Calculo que no habrá más de cincuenta casas en Granja de la Moreruela. Aunque las construcciones estén allí, firmes con las ventanas abiertas y las cortinas volando, en ningún adentro parece haber vida; todos, si es que alguien algún día vivió allí, parecen haber huido de la quietud y del polvo y de ese atardecer naranja bañado los pastos verdes. Huele a estiércol y las moscas se pasean de un lado a otro a esa hora del atardecer. El silencio es ensordecedor y las palabras retumban en el eco de las casas tan frías como tumbas. Identificamos el Albergue. Los cuartos están cerrados porque todos los peregrinos duermen; el único despierto, un señor gordinflón con la cara siempre sonriente, aunque no precise su habla, nos indica que debemos ir a pagar y a sellar la credencial al bar de frente. Esa credencial del peregrino a la que se refería, supusimos poderla comprar en Granja, pero estaban agotadas; vendría otro trabajo para nuestro amigo W., quien las pudo conseguir en la Catedral de Zamora y hacerlas llegar junto con H., otro de nuestro grupo que llegaría más tarde arribando desde Barcelona. En aquel bar, sirven de comer hasta las ocho y son apenas las cinco. Mi hambre devora mis tripas y mis ideas. No fue bastante el café con leche y los pinchos de torreznos y de oreja.
Al pagar los 8 euros del Albergue, nos dan unas sabanas desechables y abren otro cuarto en la segunda planta. El primer cuarto está lleno y no cabe un alma más. Instalarse entre las seis literas tuvo algo de tranquilidad. Será la primera ocasión que realizaré algo tan simple y placentero como poner tus sabanas y tu saco de dormir para luego acostarse a descansar. El hambre no me dejó dormir y salí a leer. Muy cerca del bar, hay una construcción moderna, aunque cerrada. Investigo en el todo poderoso internet y resulta ser un monasterio de la Orden del Cister; apruebo por completo su ubicación: en esa soledad y en ese silencio, la meditación llega porque llega. A. y E. después de platicar con peregrinos, me alcanzan en ese jardín de la meditación, de la evocación o de los recuerdos o del porvenir; el sol cae y se funde con los pastos. Los árboles resienten todavía el invierno y están secos; con el atardecer se hacen dorados, se hacen conscientes de vida y se olvidan por un instante que son solamente madera. Qué bonito se hace de noche en Granja y qué poca gente tiene la fortuna de verlo.
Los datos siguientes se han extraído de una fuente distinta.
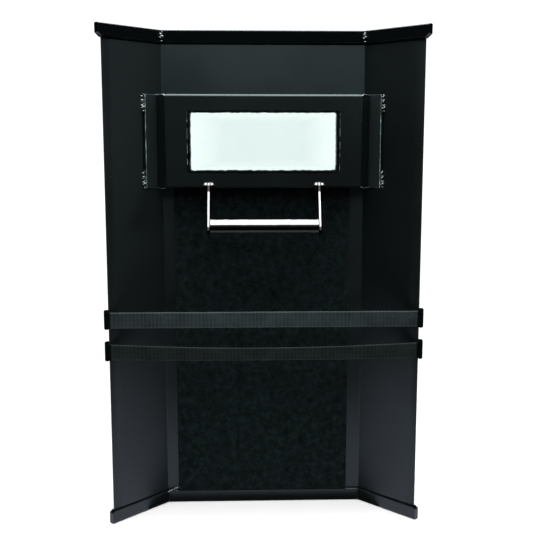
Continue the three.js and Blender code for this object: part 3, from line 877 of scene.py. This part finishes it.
def round_opening(wide, tall, corner):
    """A rounded rectangle about the opening's middle: each point with its unit tangent, in x and z."""
    corners = [(-wide, -tall), (wide, -tall), (wide, tall), (-wide, tall)]
    line, _, tangent = resampled(rounded_path(corners, [corner] * 4, True), 1.5 * MM, True)
    return zip(line, tangent)


def sealed_ring(name, node, inner, corner, lip, rough):
    """A window gasket with its sealant: a flat ring whose inner edge was run by hand, thick and thin."""
    low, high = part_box(node)
    centre_z = (low.z + high.z) / 2
    section = ((0.0, 0.55), (0.25, 0.12), (0.9, -0.1), (2.0, -0.05), (4.5, 0.0), (9.0, 0.0),
               (9.0, 1.0), (0.3, 1.0))           # millimetres outward, and share of the gasket's depth
    rings = []
    for (x, z), (tx, tz) in round_opening(*inner, corner):
        wander = rough * noise.fractal(Vector((x * 160, 3.1, z * 160)), 0.7, 2.2, 3)
        slump = rough * 0.5 * noise.noise(Vector((x * 60, 9.4, z * 60)))
        ring = []
        for out, y in section:
            edge = 1.0 if out < 2.5 else 0.0
            shift = out * MM - (wander + slump) * edge
            depth = low.y + y * (high.y - low.y) if lip < 0 else high.y - y * (high.y - low.y)
            ring.append((x + tz * shift, depth, centre_z + z - tx * shift))
        rings.append(ring)
    rubber_run(name, rings, True, [node])


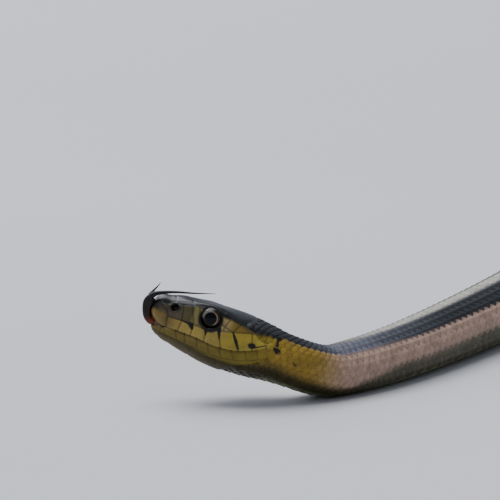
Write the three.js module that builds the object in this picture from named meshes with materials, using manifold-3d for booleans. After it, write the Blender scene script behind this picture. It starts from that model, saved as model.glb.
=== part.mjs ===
// A common garter snake at life size. It lies in loose bends on level ground with its head
// raised a little, and its forked tongue bends up and back over the snout.
// Millimetres, +Z up. The snout points to -X, and the left side of the head faces -Y.
import * as THREE from "three";
import { mergeVertices } from "three/addons/utils/BufferGeometryUtils.js";
import Module from "manifold-3d";

const wasm = await Module();
wasm.setup();

const DEG = Math.PI / 180;
const lerp = (a, b, t) => a + (b - a) * t;
const steps = (from, to, count) =>
  Array.from({ length: count + 1 }, (_, i) => lerp(from, to, i / count));

// Driving dimensions
const TOTAL_LENGTH = 620;
const TAIL_LENGTH = 142;
const HEAD_LENGTH = 22;
const BODY_WIDTH = 14;
const NECK_WIDTH = 8.8;
const TAIL_ROOT_WIDTH = 9.2;
const EYE_RADIUS = 1.6;
const NODE_GAP = 0.3;

// The head's pose: nose up, and rolled a little so that its left side is the higher one.
const SNOUT_HEIGHT = 14.2;
const HEAD_PITCH = 19 * DEG;
const HEAD_ROLL = -4 * DEG;

// Stations count along the body from the snout. The head's straight axis ends at the first
// one, and the neck lies on the ground from the second one on.
const AXIS_END = 18;
const NECK_DOWN = 31;
const VENT = TOTAL_LENGTH - TAIL_LENGTH;

// A smooth curve through values at given stations, which never swings past them.
function through(stations, values) {
  const last = stations.length - 1;
  const gaps = stations.slice(1).map((station, i) => station - stations[i]);
  const slopes = gaps.map((gap, i) => (values[i + 1] - values[i]) / gap);
  const tangents = stations.map((_, i) => {
    if (i === 0) return slopes[0];
    if (i === last) return slopes[last - 1];
    const [a, b] = [slopes[i - 1], slopes[i]];
    return a * b > 0 ? (2 * a * b) / (a + b) : 0;
  });
  return (x) => {
    if (x <= stations[0]) return values[0];
    if (x >= stations[last]) return values[last];
    const i = stations.findIndex((station) => station > x) - 1;
    const t = (x - stations[i]) / gaps[i];
    const [t2, t3] = [t * t, t * t * t];
    return (
      (2 * t3 - 3 * t2 + 1) * values[i] +
      (t3 - 2 * t2 + t) * gaps[i] * tangents[i] +
      (3 * t2 - 2 * t3) * values[i + 1] +
      (t3 - t2) * gaps[i] * tangents[i + 1]
    );
  };
}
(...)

En la iglesia del pueblo, hay una inscripción que explica que allí, en Moreruela, se une la Vía de la Plata (que viene desde Sevilla) y que se bifurca en dos opciones: el camino Sanabrés (el que haremos) y el de Astorga. «En este lugar se bifurca el Camino Jacobeo para volver a encontrarse a los pies del Señor Santiago. Que en la andadura que sigas él te acompañe». Lo leo y me emociono. Abrazos y euforia por los 364 kilómetros que hay por delante. Cenamos en buenas porciones y muy rico: pasta y ternera de la zona; yo pido un aquarius. Aun de noche, siguen llegando peregrinos. Habrá sido un trayecto largo para lo tarde que la mayoría llega; el último cerca de la medianoche es H., aunque él no caminó porque también inicia. El cuarto se llena, un francés ameno y uno de Bilbao nos dan la bienvenida al Camino y comparten consejos y algunas guías electrónicas que nos facilitaran los trayectos.; no todos los peregrinos pasan por la ducha y ese pequeño espacio es humanidad pura y dura.
Tardaré en conseguirlo, pero dormiré. Mañana iniciamos a las cinco treinta de la mañana.